Two teenagers in Cyprus fall in forbidden love as a fig tree witnesses their secret meetings and the outbreak of war that tears them apart. Years later, a fig tree in a London garden connects Ada Kazantzakis to the island she has never seen, leading her to uncover family secrets and understand her identity.

I never imagined I could fall in love with a fig tree, yet this novel made it seem inevitable. Elif Shafak is a sublime author, writing with originality, imagination and passion.

This story is dedicated to “to immigrants and exiles everywhere, the uprooted, the re-rooted, the rootless, and to the trees we left behind, rooted in our memories,” and beautifully captures themes of displacement, belonging, and identity. 

Through lyrical prose and touches of magical realism, Shafak tells a moving story set between Cyprus and London, exploring the island’s troubled history, divided communities, love, loss, migration, and families searching for loved ones lost to war.

The Colletta Cassettes by Bruno Noble

In 1978 Italy, British journalist Peter Kentish secretly interviews former CIA agent Robert Bravo, whose revelations expose links between the CIA and the Italian mafia during the fight against communism. Meanwhile, Peter’s teenage son Sebastian becomes entangled in first love and growing suspicions of a mysterious figure. As the interviews uncover increasingly dangerous secrets, the family finds itself under threat from those determined to keep the truth hidden.

The Colletta Cassettes is a captivating blend of political intrigue and coming-of-age drama, set against the sun-drenched beauty of a remote Ligurian village in 1978. 

At its heart is Sebastian’s unforgettable holiday romance, with all the intensity, exhilaration, and heartbreak of first love, while darker secrets from Italy’s turbulent past slowly emerge. Rich in atmosphere and authenticity, the novel beautifully captures the magic of summer and a bittersweet transition from innocence to experience.

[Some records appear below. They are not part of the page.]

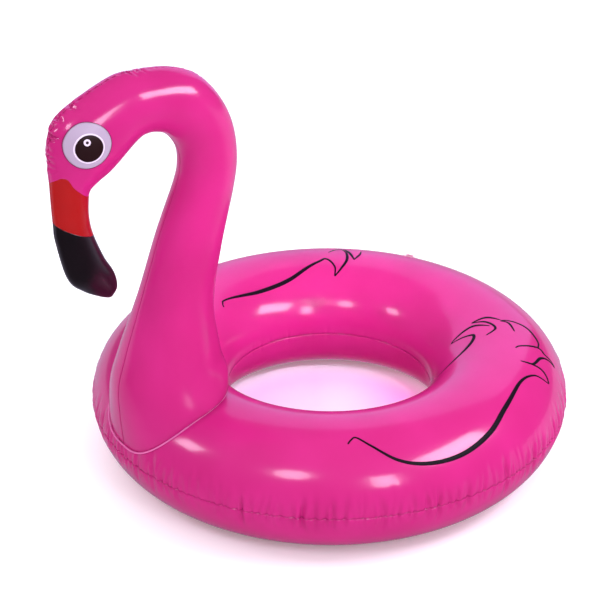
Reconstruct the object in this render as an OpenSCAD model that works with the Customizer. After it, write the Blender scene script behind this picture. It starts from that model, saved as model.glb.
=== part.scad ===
// Inflatable pool float: a swim ring with a long-necked bird's head.
// The film parts are shells as they stand when blown up. Two push-in valves
// fill the two air chambers, the ring and the neck.

/* [Ring] */
// Outer diameter of the inflated ring
ring_d = 920; // [900:5:940]
// Width of the inflated tube, across the two weld seams
tube_w = 261; // [250:1:270]
// Height of the inflated tube
tube_h = 230; // [220:1:240]
// How far the tube's underside is pressed flat by the floor
rest_flat = 1; // [0.5:0.1:2]

/* [Film] */
// Wall thickness of the film parts
film_t = 0.8; // [0.6:0.1:1.2]
// Depth of the weld margin inside each seam
margin = 6; // [4:0.5:8]
// Thickness of the printed eye layers
ink_t = 0.3; // [0.2:0.1:0.4]

/* [Eyes] */
// Radius of the white of the eye, seen from the side
eye_r = 40.5; // [38:0.5:42]
// Radius of the pupil
pupil_r = 25; // [20:0.5:28]

/* [Valves] */
// Place of the ring's valve around the ring, from the tail
ring_valve_turn = 30; // [20:1:60]
// Place of the ring's valve around the tube, up from the outer seam
ring_valve_rise = 58; // [50:1:70]
// Radius of each valve's flange, welded into the film
flange_r = 14; // [12:0.5:16]
// Outer radius of the stem
stem_r = 6; // [5:0.25:7]
// Radius of the stem's air hole
air_r = 3.5; // [3:0.25:4]
// How far the stem can be pulled out
stem_travel = 13.5; // [10:0.5:16]
// Radial clearance of the stem and of the plug
fit_gap = 0.05; // [0.02:0.01:0.1]

/* [Hidden] */

pink = "#dc2a86";
red = "#d2232a";
black = "#241a22";
white = "#f1e6f4";
clear = "#f2b9d3";

half_w = tube_w / 2;
half_h = tube_h / 2;
ring_r = ring_d / 2 - half_w;
seam_z = half_h - rest_flat;
arc_step = 3.75;

// The neck and head are drawn in the plane of symmetry, as pairs of points on the
// two seams: [front seam forward, up, back seam forward, up, half the thickness].
// Forward is measured from the ring's axis and up from the floor.
NECK = [
    [462, 246, 250, 256, 103],
    [446, 311, 260, 302, 90],
    [405, 425, 266, 392, 61],
    [364, 537, 246, 495, 53],
    [326, 626, 216, 605, 47],
    [318, 660, 208, 664, 46],
    [320, 688, 216, 724, 46],
    [331, 710, 241, 777, 47],
    [347, 727, 280, 820, 48],
    [366, 735, 330, 842, 47],
    [386, 737, 386, 848, 46],
    [405, 730, 443, 843, 47],
    [440, 700, 534, 802, 48],
    [458, 686, 558, 766, 44],
    [478, 674, 564, 722, 35],
    [494, 661, 565, 681, 27],
    [498, 641, 565, 642, 24],
    [499, 612, 564, 609, 24],
    [493, 578, 562, 576, 23],
    [475, 529, 545, 503, 22],
    [457, 494, 517, 472, 16],
    [452, 465, 484, 452, 8],
    [461, 449, 468, 446, 2]
];
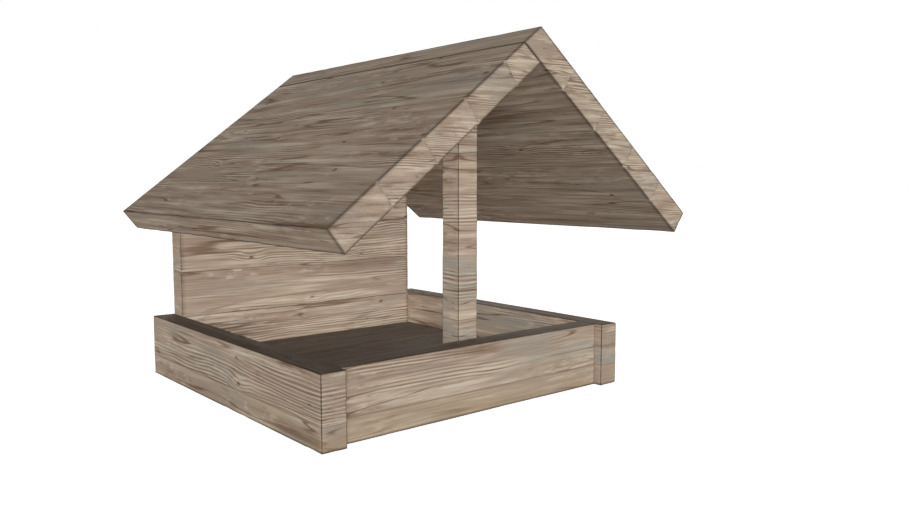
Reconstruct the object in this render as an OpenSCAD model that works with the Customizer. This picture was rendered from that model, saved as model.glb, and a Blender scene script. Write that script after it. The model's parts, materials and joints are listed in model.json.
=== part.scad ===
// Timber sandbox with a pitched timber cover, free standing on the ground.
// Millimetres, +Z up. The origin is the middle of the overall footprint, at
// ground level. The open front faces -Y and the gable wall stands at +Y.

/* [Tray] */
// Overall width across the two side timbers
tray_w = 1500; // [1200:10:1850]
// Length of the side timbers, front to back
tray_l = 1500; // [1200:10:1850]
// Height of the side and front timbers
tray_h = 270; // [215:5:340]
// Thickness of the side and front timbers
timber_t = 100; // [80:1:125]
// Distance that the front timber is set back from the side timbers' ends
front_set_back = 37; // [0:1:80]

/* [Floor] */
// Thickness of a floor plank
floor_t = 28; // [22:1:40]
// Height of a bearer under the floor
bearer_h = 72; // [60:1:95]
// Width of a bearer
bearer_w = 60; // [45:1:80]
// Distance from a side timber to the side bearer
bearer_inset = 80; // [70:1:160]
// Drainage gap between floor planks, and round the post
floor_gap = 3; // [1:0.5:6]

/* [Gable wall and post] */
// Thickness of the gable wall
wall_t = 100; // [80:1:125]
// Height of the lowest wall plank
wall_base_h = 262; // [215:1:320]
// Width of the post, left to right
post_w = 100; // [80:1:130]
// Depth of the post, front to back
post_d = 100; // [80:1:130]

/* [Roof] */
// Thickness of a roof slope
roof_t = 100; // [80:1:125]
// Slope of the roof, in degrees
roof_pitch = 37.6; // [31:0.1:45]
// Clear height from the ground to the underside of the ridge
clear_h = 1300; // [1080:10:1600]
// Reach of the roof past the side timbers, measured level
eave_overhang = 120; // [60:1:180]
// Reach of the roof past the front ends of the side timbers
front_overhang = 250; // [100:5:350]

/* [Plank joints] */
// Width of the tongue on a wall or roof plank
tongue_w = 30; // [24:1:40]
// Height of the tongue
tongue_h = 14; // [10:1:18]
// Clearance round a tongue in its groove
tongue_gap = 0.3; // [0.2:0.05:0.8]
// Distance from a plank's end to the end of its tongue
tongue_stop = 40; // [20:5:80]
// Chamfer along the edges of timbers and planks
arris = 2; // [0.5:0.5:4]

/* [Dowels and brackets] */
// Diameter of a tray dowel
dowel_d = 20; // [16:1:24]
// Length of a tray dowel
dowel_l = 120; // [90:1:140]
// Height of the lower dowel, and drop of the upper one from its timber's top
dowel_edge = 75; // [60:1:80]
// Length of each leg of a corner bracket
bracket_leg = 60; // [50:1:66]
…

The Bright Years by Sarah Damoff

Spanning four generations, The Bright Years follows a Texas family bound by love, secrets, and loss. As Georgette grows up amid her parents’ hidden struggles – her mother’s secret son and her father’s alcoholism – a tragedy tears the family apart. Years later, the search for her long-lost half-brother forces Georgette to confront her family’s past and discover whether healing, forgiveness, and love are still possible.

This book had me WEEPING.

Sarah Damoff’s debut novel is told through the voices of a mother, father, and daughter – a powerful and deeply emotional family saga about love, loss, addiction, secrets, and redemption. It’s simultaneously heartbreaking and hopeful, and captures the pain of broken relationships, the weight of past mistakes, and the enduring bonds that pull families back together. 

I went into this book blind and recommend doing the same. It will break your heart more than once, but there is a powerful message – that even in the face of loss, hope can endure. As the novel beautifully reminds us, “Loss keeps a tight grip when there’s hope left.”

Night Train to Lisbon by Paul Mercier

Raimund Gregorius, a Swiss classics teacher trapped in routine, has his life transformed by a chance encounter and a mysterious book by Amadeu de Prado. Drawn by Prado’s words and his resistance to Portugal’s dictatorship, Gregorius travels to Lisbon to uncover the story of the man behind the pages, embarking on a journey of self-discovery and intrigue.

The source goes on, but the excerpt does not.